Break It Into Immediate Targets
A distant goal like “finish the project by December” gives your brain almost nothing to work with. It’s too far away to generate a meaningful reward signal, and too vague to direct your attention. Proximal goals, short-term targets you can hit today or this week, solve both problems. In one study where participants were paid based on their output making toys, those given only a distant goal actually performed worse than people simply told to “do your best.” But participants given proximal goals alongside a distant goal outperformed everyone.
The reason goes beyond simple motivation. People working toward near-term targets showed significant increases in self-efficacy, their belief in their own ability to succeed. That confidence compounds. Each small win feeds the next one. So instead of telling yourself to “learn Spanish,” your target becomes “complete one lesson today.” Instead of “get in shape,” it’s “do 15 minutes of movement before lunch.” The distal goal still matters as a direction, but the proximal goals generate the momentum.
Use “If-Then” Plans
One of the most reliable behavior change tools in psychology is the implementation intention: a simple if-then plan that links a specific situation to a specific action. “If it’s 7 a.m. and I’ve finished my coffee, then I’ll work on the report for 20 minutes.” Across studies involving over 10,000 participants, implementation intentions produced a moderate to large effect on follow-through, with effect sizes around 0.47 to 0.78 depending on the analysis.
The power of if-then planning is that it offloads the decision from your conscious mind. You’re no longer relying on motivation in the moment. Instead, you’ve pre-loaded a response that gets triggered by a cue, almost like setting a mental alarm. The situation itself becomes the prompt, which means you spend less energy deliberating and more energy doing.
Remove the Option to Quit
Precommitment is the strategy of deliberately eliminating your escape routes before temptation arrives. You delete social media apps from your phone before a work block. You pay for a class in advance so skipping it feels like wasting money. You hand your TV remote to a roommate until you’ve finished studying.
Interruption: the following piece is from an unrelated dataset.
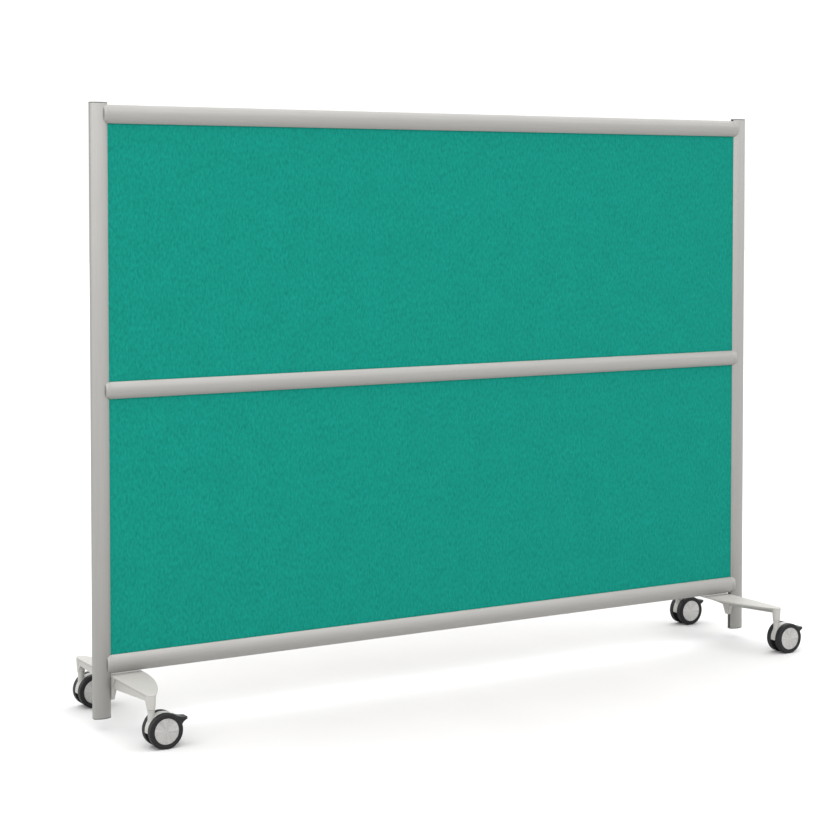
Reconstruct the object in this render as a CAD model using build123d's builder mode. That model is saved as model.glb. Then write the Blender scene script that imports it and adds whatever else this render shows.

The idea is simple: make the easy option harder to choose, or remove it entirely.
Lab research confirms this works. In a study where participants could precommit to a harder, higher-reward task by eliminating an easier, lower-reward option from their choices, they consistently reached the effortful goal more often. Precommitment didn’t require more willpower. It reduced the need for willpower by restructuring the choice itself. That said, real-world precommitment schemes using financial penalties have seen acceptance rates between only 11% and 36%, suggesting that the commitment device needs to feel reasonable. Start with low-stakes versions: website blockers during work hours, leaving your phone in another room, or telling someone your deadline so you feel socially accountable.
Pair Hard Tasks With Something Enjoyable
Temptation bundling is the practice of linking something you need to do with something you want to do. Only listen to your favorite podcast while exercising. Only watch that show while folding laundry. Only drink your favorite coffee while working on the dreaded spreadsheet. In a study at the University of Pennsylvania, participants who could only access engaging audiobooks at the gym visited 51% more often than the control group in the first week.
The effect makes intuitive sense. Your brain’s reward system responds to the enjoyable element, which lowers the perceived cost of the effortful one. You’re not eliminating the difficulty. You’re padding it with enough pleasure that the overall equation tips in favor of action. The study did find that the effect faded over time, particularly after disruptions like a holiday break. So treat temptation bundles as something to refresh periodically rather than set permanently.
Let Effort Amplify the Reward
Here’s something counterintuitive: your brain actually values rewards more when they come after hard work. Research on dopamine neurons found that the reward prediction error signal, the burst of dopamine that says “this is better than expected,” is amplified by the cost of obtaining the reward. In other words, the harder you worked to get something, the stronger the positive brain response when you get it. Stimulus-reward associations were learned faster after costly actions compared to easy ones.
This means the discomfort you feel during a hard task isn’t just an obstacle. It’s actively priming your brain to experience a bigger payoff at the end. One possible explanation is that the relief from finishing something difficult acts as its own reward, layered on top of the actual outcome. You can use this knowledge by reframing effort not as a tax on your energy but as an investment in a stronger dopamine response. The struggle is literally part of the reward.
Match Your Strategy to the Task
Not every hard thing benefits from the same approach. A meta-analysis looking at whether focusing on outcomes or processes leads to better performance found that neither was universally superior. For complex tasks involving judgment and creativity, focusing on the outcome (the end result you want) produced better performance. For simpler, more repetitive tasks, focusing on the process (the steps themselves) was more effective.
So if you’re trying to push through a creative project, keeping the finished vision in mind may serve you better than obsessing over each step. But if you’re grinding through data entry, tax paperwork, or repetitive practice, shifting your attention to the process itself and just executing the next action will keep you moving. Knowing which mode to use prevents you from applying the wrong mental strategy and wondering why it’s not working.
Protect the Brain’s Control Center
Every strategy above depends on a prefrontal cortex that’s functioning well enough to implement it. Sleep deprivation directly undermines this. When you’re underslept, the connection between your prefrontal cortex and your emotional brain weakens, leading to impaired judgment, slower decision-making, and stronger emotional reactivity. One study found that sleep-deprived individuals took significantly longer to make moral judgments, reflecting a higher level of difficulty integrating thought and emotion.
This is why willpower feels nonexistent after a bad night’s sleep. The hardware you need for self-control is running at reduced capacity. Before layering on productivity techniques, make sure the foundation is solid. Consistent sleep, regular meals, and basic physical activity aren’t productivity hacks. They’re prerequisites for the brain state that makes all the other hacks possible.